C.To the extent permitted by the laws and regulations applicable to the Company in Argentina, the Executive Committee will attempt to recover the Recoverable Amount by all available legal means, including, without limitation, requiring any affected Executive to reimburse said amount to the Company, through compensation, reducing the future compensation of said affected Executive, or by any other means or combination of means that the Incentives Committee, in its sole and absolute discretion, determines appropriate.

D.Recovery of the Recoverable Amount under this Recovery Policy will be initiated by the Company as soon as possible after a written resolution of the Executive Committee and the Audit Committee, considering that said recovery is permitted by the current regulations applicable to the Company.

E.All Recoverable Amounts in accordance with this Recovery Policy will be payable by the Executive to the Company (or as indicated by the Company) immediately upon request of the Company.


7.EXCEPTION OF IMPRACTICALITY OF THE RECOVERY OBLIGATION

The Company shall recover the Recoverable Amount in accordance with this Recovery Policy, unless the Executive Committee, with the approval of the Audit Committee, determines, in its sole and absolute discretion, that the recovery does not apply or, if it applies, would be infeasible or would not be legally admitted, counting for this last case on an internal and/or external legal opinion, as detailed below.

A.The Executive Committee may determine that the recovery is infeasible only in the following cases:
i.After a reasonable attempt to recover the Recoverable Amount, the Executive Committee determines, in its sole and absolute discretion, that the direct costs that would have to be paid to a third party in order to enforce this Recovery Policy would exceed the Recoverable Amount. The Company



shall document such reasonable attempts to recover the amount and provide such documentation to NASDAQ, if requested; or
ii.The recovery violates any applicable rule in Argentina, in the event that said rule had entered into force prior to November 28, 2022. Before reaching the conclusion that it would be infeasible to recover any Recoverable Amount based on a violation of the Argentine law, the Company shall obtain a legal opinion from a law firm of recognized prestige in Argentina, in addition to an internal legal opinion, and provide such opinions to NASDAQ, if required.

B.In order to determine whether a recovery would be impracticable due to costs, the only criterion that the Executive Committee can consider is whether the direct costs, such as reasonable legal expenses and consulting and/or judicial recovery fees, among others, paid to a third party to execute the recovery would exceed the Recoverable Amount. Indirect costs, such as those related to reputation risks or the effect on the hiring new Executives, among others, cannot be considered to determine whether recovery is impracticable or not.

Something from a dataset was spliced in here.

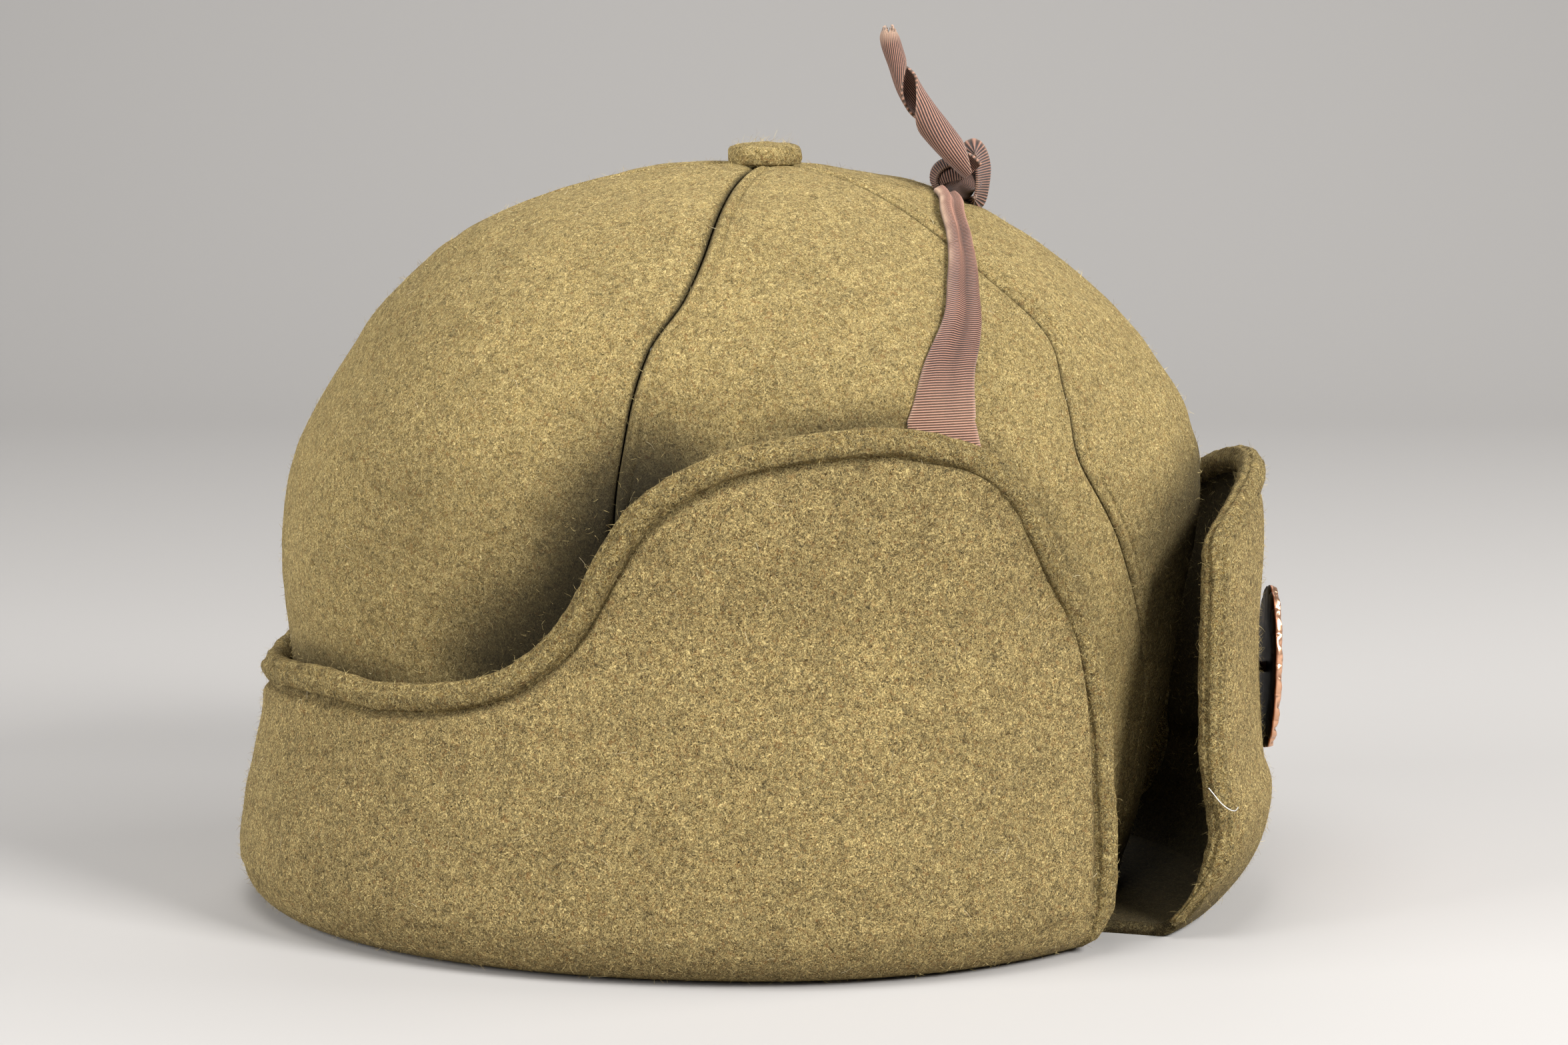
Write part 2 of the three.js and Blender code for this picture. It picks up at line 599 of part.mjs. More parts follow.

8.INDEMNIFICATION AND INSURANCE

The Company and/or the Group are prohibited from insuring or indemnifying any Executive for the loss of compensation erroneously awarded, as established in this Recovery Policy. If an Executive acquires a third-party insurance policy as coverage for possible recovery obligations, the Company is prohibited from paying or refunding the Executive the premiums for said insurance policy.

9.DISCLOSURE

This Recovery Policy will be presented as an annex to the first annual report on the Form 20-F that the Company is required to file under the Stock Exchange Act after the adoption of this Recovery Policy. If this Recovery Policy is modified, the modified policy will be attached as an annex to the first annual report on the Form 20-F that the Company is required to file under the Stock Exchange Act after such modification.

10.ADMINISTRATION AND PROCEDURE

A.The Executive Committee has the exclusive power and full and final authority to: (i) managing this Recovery Policy, including, without limitation, the right and power to interpret the provisions of this Recovery Policy; (ii) make all decisions that are considered necessary or convenient in the application of this Recovery Policy.

B.Any action, interpretation or decision adopted or made by the Executive Committee pursuant to this Recovery Policy will be final, conclusive and binding.

C.Since the adoption of this Recovery Policy, each compensation agreement or other document setting forth the terms and conditions of any annual incentive or other performance-based compensation awarded to an Executive will include a provision incorporating the requirements of this Recovery Policy.

11.GENERAL CONSIDERATIONS

A.Any provision of this Recovery Policy may apply even if the Executive was not responsible for the restatement in question or if it occurred before the grant and/or accrual of any compensation that is subject to recovery.




B.The means of recovery may be different according to the Executives in relation to the same or a different event, depending on the particular facts and circumstances of the Executive and the compensation.

C.Executives will not be entitled to any compensation from the Group in connection with the application of this Recovery Policy.

D.The remediation specified in this Recovery Policy will not be exclusive and will be additional to any other legal or equitable right or remedy that may apply to the Company or a member of the Group.

E.The terms of this Recovery Policy will apply regardless of any agreement, undertaking or suggestion (or similar), whether contractual or not, that any compensation will not be subject to recovery.

F.The invalidity or inapplicability of any provision of this Recovery Policy will not affect the validity or applicability of any other provision.

G.Argentine law governs this Recovery Policy and its interpretation. The Argentine courts have non-exclusive jurisdiction with respect to disputes arising in connection with this Recovery Policy.